The godfathers ask for nothing better than the prevalence, in high places, of this sedative illusion about some future political solution which will end terrorism by isolating the terrorists. That illusion helps the terrorists by inhibiting the authorities from any tightening of the laws.
After Warrington, as after every terrorist spectacular, we are warned against overreaction. The godfathers agree. Continued underreaction, as now, suits them just fine.
There is a nettle that will have to be grasped before the terrorists can be beaten. That nettle is internment. We are told, of course, and often with contemptuous acerbity, that internment has been tried and failed.
The truth is that internment has been tried more than once and has worked more than once. It worked when it was applied, on both sides of the border, during the Second World War. It worked again, also when applied on both sides of the border, in 1962, when it brought to an end an IRA campaign that had begun six years before.
The internment that was tried and failed was a particular form of internment which should never be attempted again. This was mass internment, in the Seventies, of Catholics only, which was inevitably followed by mass Catholic protests, both inside and outside Northern Ireland, leading to the abandonment of internment.
What is needed now is something very different - selective internment, applied even-handedly to the paramilitary godfathers in both communities. The RUC know the people concerned, but can never secure convictions. The only people who get caught are rank-and-file, and even they are seldom convicted.
As it happens, conditions now inside Northern Ireland are ripe for such a measure. There is a change in the pattern of violence there that has attracted little attention from those in the rest of the United Kingdom.
For most of the past 22 years it has been the Catholic terrorists - the IRA - who have been on the offensive, and most of the local victims were Protestants. Last year, however, there were more Catholic victims of Protestant violence than the other way round, and this pattern appears to be persisting into the present year.
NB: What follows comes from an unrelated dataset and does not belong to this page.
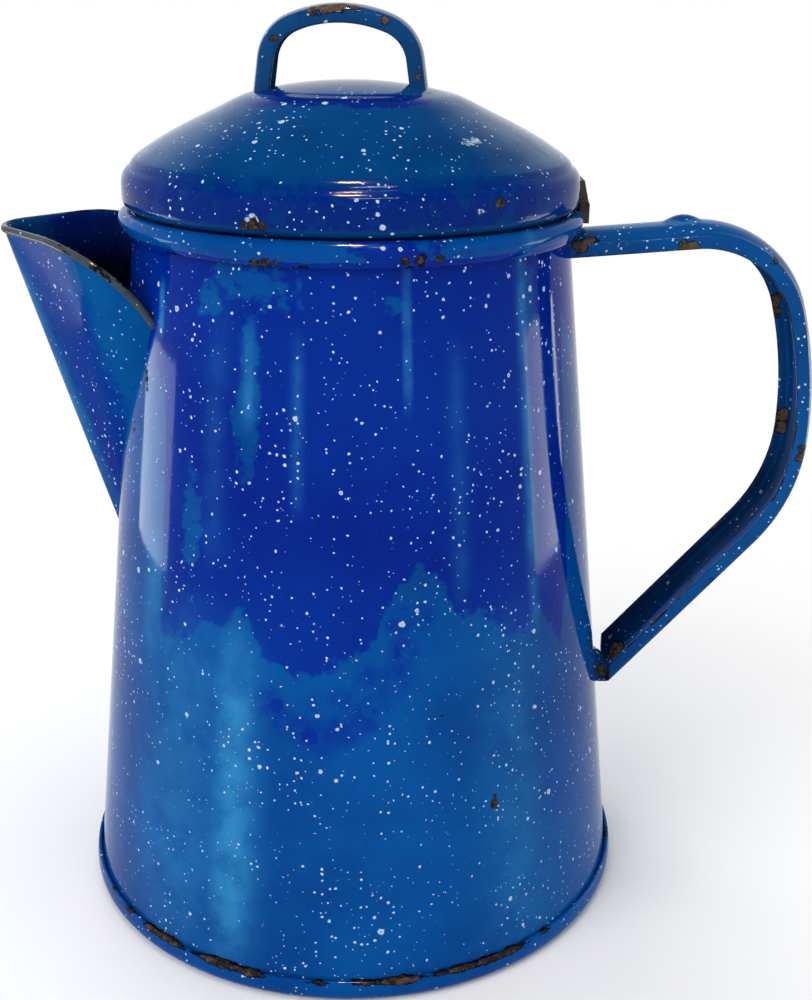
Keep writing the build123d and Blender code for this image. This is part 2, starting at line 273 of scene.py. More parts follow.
def punch_strainer(obj, finish):
    """Punches the strainer's triangle of holes through the wall behind the spout."""
    places = [(-55.0, PUNCH_PITCH * (k - (row + 1) / 2), PUNCH_LOW + PUNCH_PITCH * row)
              for row in range(PUNCH_ROWS) for k in range(row + 2)]
    punches = grown(mesh_object("strainer_places", places, []), STRAINER, "strainer_punches",
                    **{"Punch Radius": PUNCH_RADIUS * MM, "Punch Length": 20 * MM, "Finish": finish})
    cut = obj.modifiers.new("punched", "BOOLEAN")
    cut.operation, cut.solver, cut.object = "DIFFERENCE", "MANIFOLD", punches
    mesh = made_plain(obj)
    obj.modifiers.clear()
    obj.data = mesh
    bpy.data.objects.remove(punches)
    obj.data.shade_smooth()
    obj.data.set_sharp_from_angle(angle=math.radians(50))


# Profiles of the turned sheets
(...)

The potential effects of the shift are complex. One is to induce the IRA to prefer targets in other parts of the United Kingdom, since these are less likely to provoke reprisals and make the IRA unpopular in its own community. But another result is to make both communities in Northern Ireland, and not just one, ponder the advantages of internment.
I believe that if both sets of godfathers were seen to be put away, the reaction of ordinary people throughout Northern Ireland would be one of overwhelming relief.
Internment on both sides of the border is desirable, but the present government in the republic is unlikely to begin it. Internment in Northern Ireland would lead some of the godfathers to take refuge in the republic, and that could lead quite speedily to the introduction of internment there.
Northern Ireland is the focus of the terrorist infection for the whole of the United Kingdom. It was there that the Warrington bombings were planned and, unless resolute action is taken there, there will be further Warringtons. Wishful reliance on political talks will do nothing to avert that.